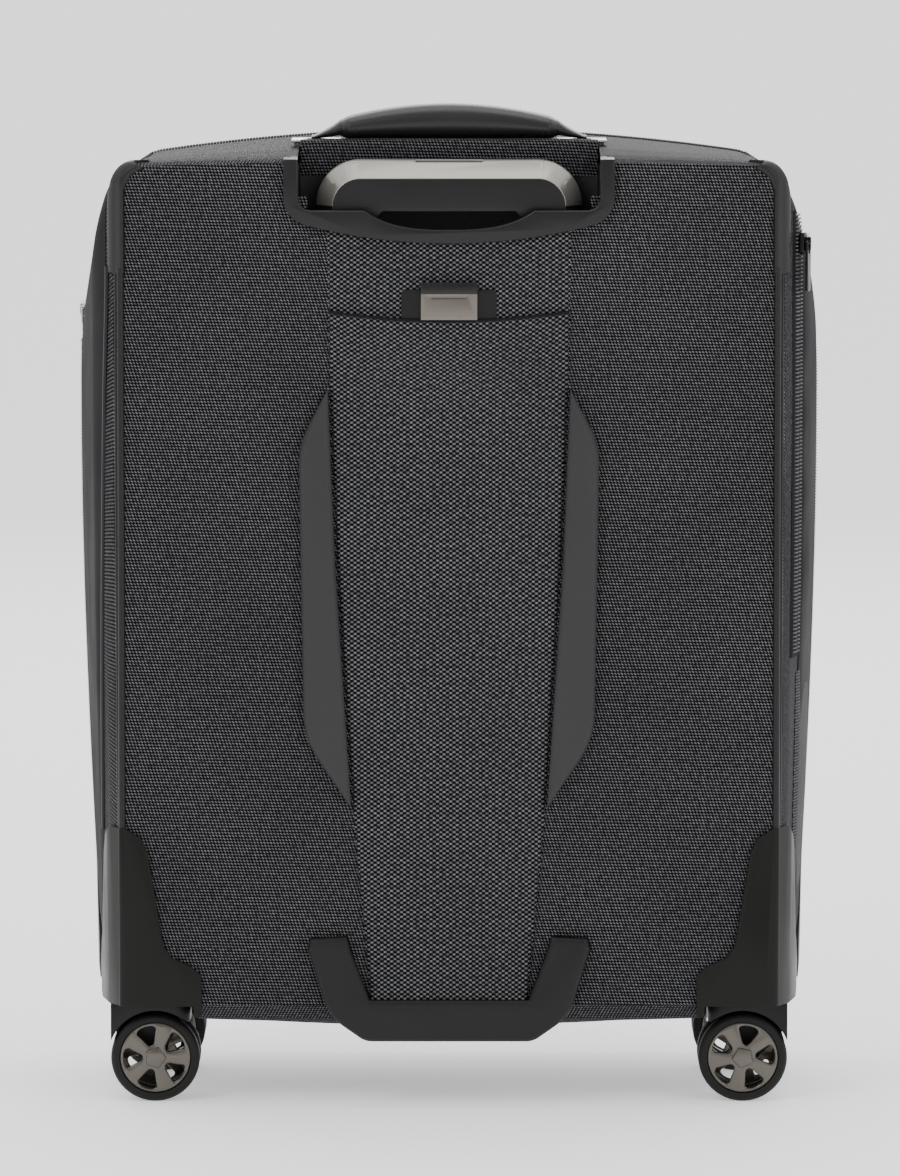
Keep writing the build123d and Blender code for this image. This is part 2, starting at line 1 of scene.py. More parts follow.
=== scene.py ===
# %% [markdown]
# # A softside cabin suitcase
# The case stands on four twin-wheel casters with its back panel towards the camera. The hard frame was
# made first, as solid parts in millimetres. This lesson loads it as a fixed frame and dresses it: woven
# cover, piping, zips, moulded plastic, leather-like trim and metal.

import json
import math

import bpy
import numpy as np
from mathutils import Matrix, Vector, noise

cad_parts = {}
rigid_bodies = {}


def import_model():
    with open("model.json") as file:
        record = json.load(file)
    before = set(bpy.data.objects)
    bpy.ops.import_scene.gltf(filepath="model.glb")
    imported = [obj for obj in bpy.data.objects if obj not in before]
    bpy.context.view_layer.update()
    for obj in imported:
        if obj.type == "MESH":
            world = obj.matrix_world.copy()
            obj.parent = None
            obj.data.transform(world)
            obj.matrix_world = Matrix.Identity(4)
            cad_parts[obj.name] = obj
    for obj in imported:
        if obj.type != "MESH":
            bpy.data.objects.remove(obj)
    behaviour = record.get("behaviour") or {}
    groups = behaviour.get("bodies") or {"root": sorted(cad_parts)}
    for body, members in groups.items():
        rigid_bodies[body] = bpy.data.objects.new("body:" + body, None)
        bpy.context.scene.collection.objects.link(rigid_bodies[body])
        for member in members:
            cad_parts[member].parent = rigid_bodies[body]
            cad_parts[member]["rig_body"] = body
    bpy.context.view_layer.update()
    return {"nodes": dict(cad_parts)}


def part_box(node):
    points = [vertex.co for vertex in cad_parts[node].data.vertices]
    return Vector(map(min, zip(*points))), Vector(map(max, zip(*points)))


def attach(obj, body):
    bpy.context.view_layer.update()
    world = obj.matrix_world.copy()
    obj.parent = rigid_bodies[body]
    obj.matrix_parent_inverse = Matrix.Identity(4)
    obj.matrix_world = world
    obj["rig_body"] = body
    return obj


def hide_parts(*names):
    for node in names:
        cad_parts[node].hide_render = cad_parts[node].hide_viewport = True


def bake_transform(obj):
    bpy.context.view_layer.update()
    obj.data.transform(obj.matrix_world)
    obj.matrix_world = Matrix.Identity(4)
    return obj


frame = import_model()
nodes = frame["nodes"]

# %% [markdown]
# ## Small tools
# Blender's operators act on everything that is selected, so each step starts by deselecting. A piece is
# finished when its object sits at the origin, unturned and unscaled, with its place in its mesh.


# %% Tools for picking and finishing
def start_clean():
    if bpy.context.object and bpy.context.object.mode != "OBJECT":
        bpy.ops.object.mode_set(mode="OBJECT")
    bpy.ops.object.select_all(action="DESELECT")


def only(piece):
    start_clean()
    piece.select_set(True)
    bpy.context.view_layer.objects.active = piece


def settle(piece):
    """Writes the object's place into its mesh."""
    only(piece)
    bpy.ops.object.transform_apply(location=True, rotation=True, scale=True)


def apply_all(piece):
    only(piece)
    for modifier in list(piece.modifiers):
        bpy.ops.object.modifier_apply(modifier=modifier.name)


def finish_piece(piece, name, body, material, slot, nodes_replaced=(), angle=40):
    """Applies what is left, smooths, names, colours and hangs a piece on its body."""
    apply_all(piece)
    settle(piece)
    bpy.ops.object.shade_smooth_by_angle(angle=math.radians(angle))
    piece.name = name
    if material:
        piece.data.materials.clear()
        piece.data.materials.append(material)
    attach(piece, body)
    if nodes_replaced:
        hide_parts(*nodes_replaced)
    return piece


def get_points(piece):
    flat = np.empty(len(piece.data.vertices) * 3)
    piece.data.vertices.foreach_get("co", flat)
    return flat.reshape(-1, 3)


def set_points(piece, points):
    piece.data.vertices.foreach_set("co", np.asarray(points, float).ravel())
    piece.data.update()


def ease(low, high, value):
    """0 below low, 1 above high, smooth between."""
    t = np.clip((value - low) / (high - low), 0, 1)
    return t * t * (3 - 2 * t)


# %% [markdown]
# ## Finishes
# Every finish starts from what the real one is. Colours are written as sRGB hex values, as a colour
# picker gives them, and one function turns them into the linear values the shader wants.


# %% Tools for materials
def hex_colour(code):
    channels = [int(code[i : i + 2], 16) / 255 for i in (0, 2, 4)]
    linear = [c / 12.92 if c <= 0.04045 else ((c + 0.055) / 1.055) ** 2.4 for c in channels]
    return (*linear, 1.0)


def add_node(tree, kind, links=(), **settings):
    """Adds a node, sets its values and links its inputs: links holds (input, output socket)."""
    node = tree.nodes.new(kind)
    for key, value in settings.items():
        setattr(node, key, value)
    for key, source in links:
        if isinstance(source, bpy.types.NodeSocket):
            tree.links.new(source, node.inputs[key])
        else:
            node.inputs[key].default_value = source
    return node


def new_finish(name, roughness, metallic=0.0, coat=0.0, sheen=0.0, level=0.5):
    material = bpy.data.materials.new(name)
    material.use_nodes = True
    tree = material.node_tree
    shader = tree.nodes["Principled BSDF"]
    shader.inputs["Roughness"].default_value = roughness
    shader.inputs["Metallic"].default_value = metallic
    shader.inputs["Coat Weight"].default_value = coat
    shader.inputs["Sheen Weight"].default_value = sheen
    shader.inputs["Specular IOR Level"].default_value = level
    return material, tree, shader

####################

Direction =
Please return the data above exactly as given.

Response below =
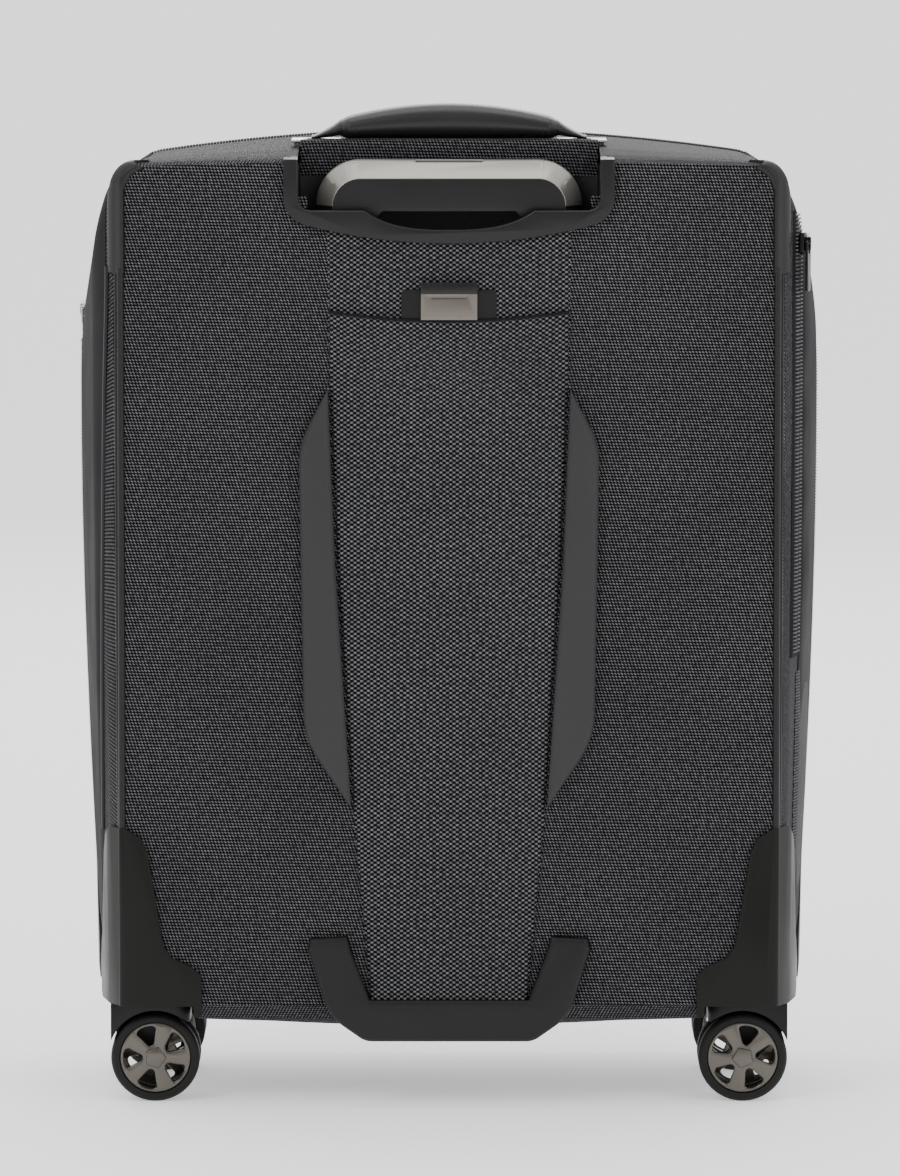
Keep writing the build123d and Blender code for this image. This is part 2, starting at line 1 of scene.py. More parts follow.
=== scene.py ===
# %% [markdown]
# # A softside cabin suitcase
# The case stands on four twin-wheel casters with its back panel towards the camera. The hard frame was
# made first, as solid parts in millimetres. This lesson loads it as a fixed frame and dresses it: woven
# cover, piping, zips, moulded plastic, leather-like trim and metal.

import json
import math

import bpy
import numpy as np
from mathutils import Matrix, Vector, noise

cad_parts = {}
rigid_bodies = {}


def import_model():
    with open("model.json") as file:
        record = json.load(file)
    before = set(bpy.data.objects)
    bpy.ops.import_scene.gltf(filepath="model.glb")
    imported = [obj for obj in bpy.data.objects if obj not in before]
    bpy.context.view_layer.update()
    for obj in imported:
        if obj.type == "MESH":
            world = obj.matrix_world.copy()
            obj.parent = None
            obj.data.transform(world)
            obj.matrix_world = Matrix.Identity(4)
            cad_parts[obj.name] = obj
    for obj in imported:
        if obj.type != "MESH":
            bpy.data.objects.remove(obj)
    behaviour = record.get("behaviour") or {}
    groups = behaviour.get("bodies") or {"root": sorted(cad_parts)}
    for body, members in groups.items():
        rigid_bodies[body] = bpy.data.objects.new("body:" + body, None)
        bpy.context.scene.collection.objects.link(rigid_bodies[body])
        for member in members:
            cad_parts[member].parent = rigid_bodies[body]
            cad_parts[member]["rig_body"] = body
    bpy.context.view_layer.update()
    return {"nodes": dict(cad_parts)}


def part_box(node):
    points = [vertex.co for vertex in cad_parts[node].data.vertices]
    return Vector(map(min, zip(*points))), Vector(map(max, zip(*points)))


def attach(obj, body):
    bpy.context.view_layer.update()
    world = obj.matrix_world.copy()
    obj.parent = rigid_bodies[body]
    obj.matrix_parent_inverse = Matrix.Identity(4)
    obj.matrix_world = world
    obj["rig_body"] = body
    return obj


def hide_parts(*names):
    for node in names:
        cad_parts[node].hide_render = cad_parts[node].hide_viewport = True


def bake_transform(obj):
    bpy.context.view_layer.update()
    obj.data.transform(obj.matrix_world)
    obj.matrix_world = Matrix.Identity(4)
    return obj


frame = import_model()
nodes = frame["nodes"]

# %% [markdown]
# ## Small tools
# Blender's operators act on everything that is selected, so each step starts by deselecting. A piece is
# finished when its object sits at the origin, unturned and unscaled, with its place in its mesh.


# %% Tools for picking and finishing
def start_clean():
    if bpy.context.object and bpy.context.object.mode != "OBJECT":
        bpy.ops.object.mode_set(mode="OBJECT")
    bpy.ops.object.select_all(action="DESELECT")


def only(piece):
    start_clean()
    piece.select_set(True)
    bpy.context.view_layer.objects.active = piece


def settle(piece):
    """Writes the object's place into its mesh."""
    only(piece)
    bpy.ops.object.transform_apply(location=True, rotation=True, scale=True)


def apply_all(piece):
    only(piece)
    for modifier in list(piece.modifiers):
        bpy.ops.object.modifier_apply(modifier=modifier.name)


def finish_piece(piece, name, body, material, slot, nodes_replaced=(), angle=40):
    """Applies what is left, smooths, names, colours and hangs a piece on its body."""
    apply_all(piece)
    settle(piece)
    bpy.ops.object.shade_smooth_by_angle(angle=math.radians(angle))
    piece.name = name
    if material:
        piece.data.materials.clear()
        piece.data.materials.append(material)
    attach(piece, body)
    if nodes_replaced:
        hide_parts(*nodes_replaced)
    return piece


def get_points(piece):
    flat = np.empty(len(piece.data.vertices) * 3)
    piece.data.vertices.foreach_get("co", flat)
    return flat.reshape(-1, 3)


def set_points(piece, points):
    piece.data.vertices.foreach_set("co", np.asarray(points, float).ravel())
    piece.data.update()


def ease(low, high, value):
    """0 below low, 1 above high, smooth between."""
    t = np.clip((value - low) / (high - low), 0, 1)
    return t * t * (3 - 2 * t)


# %% [markdown]
# ## Finishes
# Every finish starts from what the real one is. Colours are written as sRGB hex values, as a colour
# picker gives them, and one function turns them into the linear values the shader wants.


# %% Tools for materials
def hex_colour(code):
    channels = [int(code[i : i + 2], 16) / 255 for i in (0, 2, 4)]
    linear = [c / 12.92 if c <= 0.04045 else ((c + 0.055) / 1.055) ** 2.4 for c in channels]
    return (*linear, 1.0)


def add_node(tree, kind, links=(), **settings):
    """Adds a node, sets its values and links its inputs: links holds (input, output socket)."""
    node = tree.nodes.new(kind)
    for key, value in settings.items():
        setattr(node, key, value)
    for key, source in links:
        if isinstance(source, bpy.types.NodeSocket):
            tree.links.new(source, node.inputs[key])
        else:
            node.inputs[key].default_value = source
    return node


def new_finish(name, roughness, metallic=0.0, coat=0.0, sheen=0.0, level=0.5):
    material = bpy.data.materials.new(name)
    material.use_nodes = True
    tree = material.node_tree
    shader = tree.nodes["Principled BSDF"]
    shader.inputs["Roughness"].default_value = roughness
    shader.inputs["Metallic"].default_value = metallic
    shader.inputs["Coat Weight"].default_value = coat
    shader.inputs["Sheen Weight"].default_value = sheen
    shader.inputs["Specular IOR Level"].default_value = level
    return material, tree, shader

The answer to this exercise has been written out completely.